Magnesium alloy sheets cannot be formed successfully at room temperature due to a tightly packed hexagonal crystal structure. However, it has been observed that magnesium alloys, once heated, can reach high elongations even if the main deformation mechanism is not grain boundary sliding [6,7,8,9,10].

In recent decades, magnesium alloys have been used due to the continuous decrease in material manufacturing cost and the high strength/weight ratio, which enables structural applications. However, it has been highlighted that, at high temperatures, magnesium alloys are subjected to the phenomena of cavitation, grain growth, and interaction, which limit their deformability [11]. These phenomena are taken into account in predictive models, e.g., to predict grain growth during the forming process [12].

The disadvantage associated with the low strain rates that characterize the superplastic phenomenon (i.e., long forming times) has been overcome in recent years with the introduction of quick plastic-forming (QPF) processes. These processes (currently used for aluminum and magnesium alloys) are significantly shorter than the conventional superplastic-forming process: by increasing the strain rate and renouncing the high superplastic ductility, moderate elongations may be obtained [2,13,14,15,16,17]. The technological scheme of the QPF process is the same as that used for conventional superplastic forming; it requires the use of a pressurized gas, which, in place of the traditional punch used in a cold forming process, pushes the sheet inside of the die to copy its internal geometry. The sheet metal is previously fixed on the die through a blank holder and is heated until the optimal process temperature is reached and maintained [16]. Figure 1 shows a scheme of the SPF process. The figure shows a channel to put gas (generally argon) inside the forming chamber. The optimum process temperature guarantees the best superplastic properties of the material. Similarly, the pressure–time load curve must also be carefully designed to ensure optimal superplastic conditions.
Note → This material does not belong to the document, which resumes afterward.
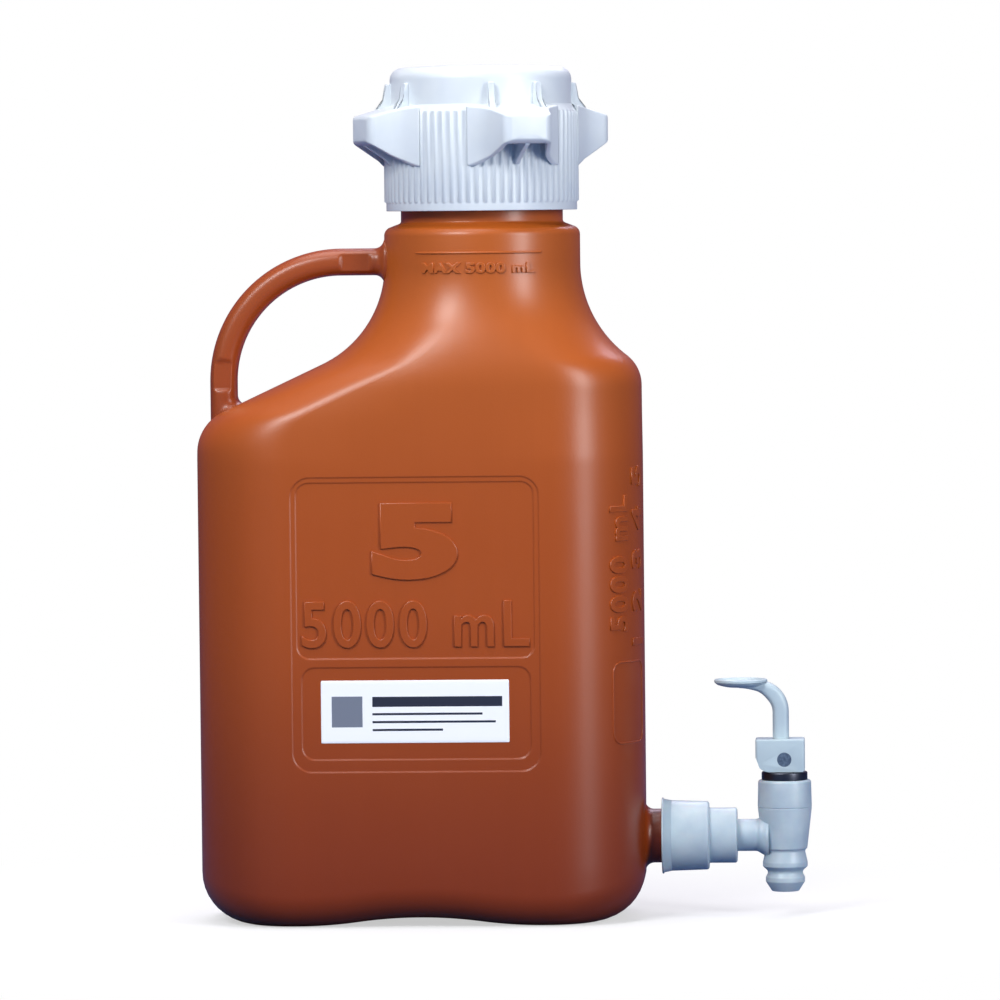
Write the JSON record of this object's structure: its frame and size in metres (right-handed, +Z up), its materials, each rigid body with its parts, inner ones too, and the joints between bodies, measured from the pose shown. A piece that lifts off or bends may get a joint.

This operation is obtained using finite element modeling (FEM) which can provide the most accurate detailed information on the deformation process [18,19,20,21,22]. The optimal pressure–time loading curve was predicted, through an original algorithm, for the free-bulging process on an AZ31 magnesium alloy sheet [23]. However, in some cases, such as to determine the characteristic parameters of the material, the adoption of a constant-gas pressure cycle is not excluded during a free-forming test. Such a test requires formation through an elongated cylindrical die. In this way, the sheet assumes the shape of a bubble. It has been demonstrated that the free-forming test leads to the characteristic parameters of the material more simply and accurately than the tensile test does [24,25]. The free-forming test, compared to the latter, stresses the material in the same conditions as an industrial process does (i.e., a biaxial stress state), and their specimens are easier to produce. In contrast, it is not standardized and requires designed in-house equipment and a process control system.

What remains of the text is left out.